§ Exercise goal
Keep only the lines from the top of the listing through the one with "a little sheen.", and reproduce them unaltered.

§ Source excerpt
- - - -

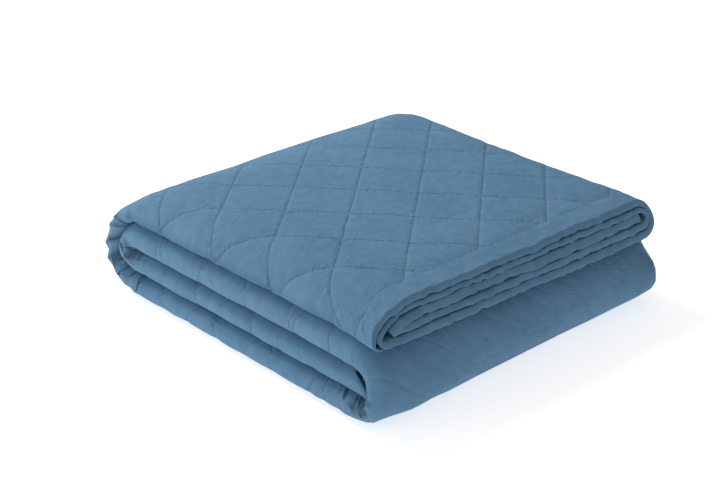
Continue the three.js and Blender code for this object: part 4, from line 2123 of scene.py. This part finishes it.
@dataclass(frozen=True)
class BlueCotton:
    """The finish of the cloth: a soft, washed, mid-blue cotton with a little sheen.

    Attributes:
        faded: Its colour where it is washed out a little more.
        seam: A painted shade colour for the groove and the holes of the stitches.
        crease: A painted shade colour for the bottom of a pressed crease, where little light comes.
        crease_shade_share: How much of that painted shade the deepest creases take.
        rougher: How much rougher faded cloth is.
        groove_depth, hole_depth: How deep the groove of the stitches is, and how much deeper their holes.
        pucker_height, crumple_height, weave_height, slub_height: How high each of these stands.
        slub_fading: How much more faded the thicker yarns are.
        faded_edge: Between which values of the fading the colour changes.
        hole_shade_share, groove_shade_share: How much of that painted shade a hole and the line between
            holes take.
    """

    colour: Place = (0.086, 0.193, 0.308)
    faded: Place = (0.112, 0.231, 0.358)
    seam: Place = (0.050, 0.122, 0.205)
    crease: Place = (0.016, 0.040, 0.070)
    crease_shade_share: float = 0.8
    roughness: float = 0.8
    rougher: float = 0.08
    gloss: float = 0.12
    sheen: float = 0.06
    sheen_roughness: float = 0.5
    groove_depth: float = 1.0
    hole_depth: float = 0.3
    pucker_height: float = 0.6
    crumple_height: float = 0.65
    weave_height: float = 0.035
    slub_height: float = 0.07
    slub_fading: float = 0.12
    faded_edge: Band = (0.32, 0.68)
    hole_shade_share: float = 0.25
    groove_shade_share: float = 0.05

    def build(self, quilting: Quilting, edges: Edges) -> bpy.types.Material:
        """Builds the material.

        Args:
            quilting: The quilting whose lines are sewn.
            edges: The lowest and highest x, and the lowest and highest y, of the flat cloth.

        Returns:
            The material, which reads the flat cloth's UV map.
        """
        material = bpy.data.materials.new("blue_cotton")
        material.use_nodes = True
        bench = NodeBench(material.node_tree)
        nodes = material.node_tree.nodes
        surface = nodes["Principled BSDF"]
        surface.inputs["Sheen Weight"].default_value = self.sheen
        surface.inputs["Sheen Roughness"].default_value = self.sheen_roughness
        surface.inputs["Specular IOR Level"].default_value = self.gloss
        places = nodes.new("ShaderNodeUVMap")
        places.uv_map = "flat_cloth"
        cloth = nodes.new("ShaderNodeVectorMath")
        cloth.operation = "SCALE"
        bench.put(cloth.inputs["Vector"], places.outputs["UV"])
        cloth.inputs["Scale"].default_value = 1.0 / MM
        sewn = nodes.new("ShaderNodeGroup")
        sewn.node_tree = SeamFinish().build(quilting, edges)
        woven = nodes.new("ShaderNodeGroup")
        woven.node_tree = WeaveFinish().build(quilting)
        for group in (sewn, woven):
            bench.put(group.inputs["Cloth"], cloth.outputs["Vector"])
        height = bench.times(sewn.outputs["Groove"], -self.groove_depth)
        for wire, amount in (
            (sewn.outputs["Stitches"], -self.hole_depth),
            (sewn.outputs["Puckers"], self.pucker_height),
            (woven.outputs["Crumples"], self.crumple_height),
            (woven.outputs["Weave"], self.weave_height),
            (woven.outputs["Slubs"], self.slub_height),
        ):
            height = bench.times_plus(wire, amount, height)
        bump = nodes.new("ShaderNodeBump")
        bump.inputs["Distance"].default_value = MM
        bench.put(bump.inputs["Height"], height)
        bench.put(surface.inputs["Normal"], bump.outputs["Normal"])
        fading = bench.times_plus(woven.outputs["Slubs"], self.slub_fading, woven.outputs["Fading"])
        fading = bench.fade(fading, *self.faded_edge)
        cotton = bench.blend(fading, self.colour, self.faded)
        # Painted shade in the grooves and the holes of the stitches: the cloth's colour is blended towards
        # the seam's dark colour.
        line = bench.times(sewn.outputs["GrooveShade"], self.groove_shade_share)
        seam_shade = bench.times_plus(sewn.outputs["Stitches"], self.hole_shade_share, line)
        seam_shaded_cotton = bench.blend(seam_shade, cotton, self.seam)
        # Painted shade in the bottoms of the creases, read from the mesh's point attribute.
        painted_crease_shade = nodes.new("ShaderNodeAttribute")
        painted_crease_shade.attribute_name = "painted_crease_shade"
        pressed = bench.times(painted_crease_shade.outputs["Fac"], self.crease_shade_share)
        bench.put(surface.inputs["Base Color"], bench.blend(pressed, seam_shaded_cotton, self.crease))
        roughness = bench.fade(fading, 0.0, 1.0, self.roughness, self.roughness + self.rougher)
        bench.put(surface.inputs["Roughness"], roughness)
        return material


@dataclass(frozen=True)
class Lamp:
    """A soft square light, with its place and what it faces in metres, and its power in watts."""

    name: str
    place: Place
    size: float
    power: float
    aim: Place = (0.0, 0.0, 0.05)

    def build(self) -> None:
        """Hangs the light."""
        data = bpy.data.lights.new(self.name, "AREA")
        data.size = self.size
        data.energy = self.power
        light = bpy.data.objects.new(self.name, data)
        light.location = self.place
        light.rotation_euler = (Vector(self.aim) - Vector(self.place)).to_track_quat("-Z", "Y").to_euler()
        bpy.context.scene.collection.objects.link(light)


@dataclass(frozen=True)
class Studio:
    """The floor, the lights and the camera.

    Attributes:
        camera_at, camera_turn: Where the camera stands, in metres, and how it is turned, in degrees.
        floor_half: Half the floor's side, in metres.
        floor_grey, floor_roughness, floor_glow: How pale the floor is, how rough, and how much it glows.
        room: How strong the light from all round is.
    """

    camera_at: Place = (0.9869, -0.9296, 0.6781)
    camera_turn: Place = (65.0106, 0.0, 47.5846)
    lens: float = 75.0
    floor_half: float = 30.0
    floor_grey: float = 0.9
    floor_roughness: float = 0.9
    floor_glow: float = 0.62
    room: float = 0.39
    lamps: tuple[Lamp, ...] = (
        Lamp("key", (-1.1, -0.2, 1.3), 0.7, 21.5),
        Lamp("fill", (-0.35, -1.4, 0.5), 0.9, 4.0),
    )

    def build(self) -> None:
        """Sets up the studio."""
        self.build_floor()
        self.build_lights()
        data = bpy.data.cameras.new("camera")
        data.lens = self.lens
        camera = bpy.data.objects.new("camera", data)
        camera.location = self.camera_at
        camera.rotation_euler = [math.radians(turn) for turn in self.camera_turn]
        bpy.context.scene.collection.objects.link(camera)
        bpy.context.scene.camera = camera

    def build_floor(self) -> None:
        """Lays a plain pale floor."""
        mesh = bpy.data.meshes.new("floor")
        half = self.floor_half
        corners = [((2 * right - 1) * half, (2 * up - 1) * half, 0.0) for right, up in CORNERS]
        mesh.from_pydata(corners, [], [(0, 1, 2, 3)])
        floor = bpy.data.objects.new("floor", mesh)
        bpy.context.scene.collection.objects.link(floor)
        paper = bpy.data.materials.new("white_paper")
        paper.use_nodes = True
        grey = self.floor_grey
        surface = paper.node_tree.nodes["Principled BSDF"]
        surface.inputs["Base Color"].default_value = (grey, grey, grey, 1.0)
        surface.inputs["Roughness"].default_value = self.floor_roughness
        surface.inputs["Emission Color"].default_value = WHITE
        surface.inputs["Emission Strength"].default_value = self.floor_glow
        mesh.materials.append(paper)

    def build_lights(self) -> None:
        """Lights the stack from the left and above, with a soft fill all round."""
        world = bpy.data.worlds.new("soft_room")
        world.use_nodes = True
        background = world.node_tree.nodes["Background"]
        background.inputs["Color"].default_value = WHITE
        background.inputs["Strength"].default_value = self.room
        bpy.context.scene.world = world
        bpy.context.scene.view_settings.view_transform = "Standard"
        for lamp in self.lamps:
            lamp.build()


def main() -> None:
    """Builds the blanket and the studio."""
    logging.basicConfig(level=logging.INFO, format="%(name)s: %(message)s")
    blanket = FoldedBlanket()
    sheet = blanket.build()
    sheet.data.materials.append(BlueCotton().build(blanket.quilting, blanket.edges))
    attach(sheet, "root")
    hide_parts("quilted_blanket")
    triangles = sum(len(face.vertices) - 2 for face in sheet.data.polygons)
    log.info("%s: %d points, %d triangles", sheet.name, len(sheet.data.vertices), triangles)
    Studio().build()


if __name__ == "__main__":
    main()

- - - -

§ The result
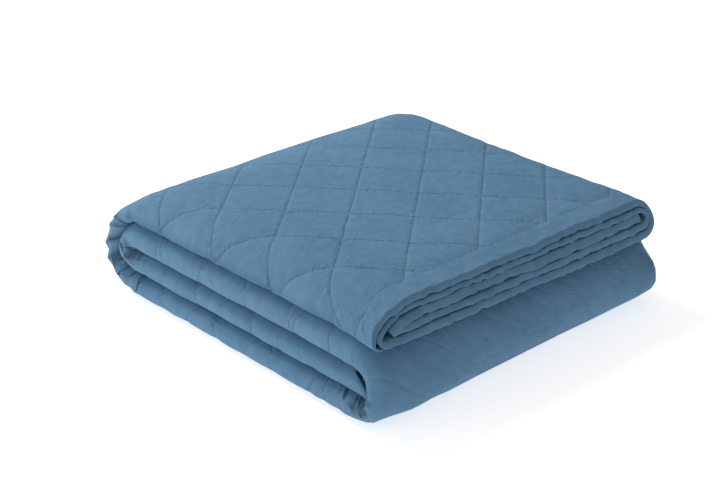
Continue the three.js and Blender code for this object: part 4, from line 2123 of scene.py. This part finishes it.
@dataclass(frozen=True)
class BlueCotton:
    """The finish of the cloth: a soft, washed, mid-blue cotton with a little sheen.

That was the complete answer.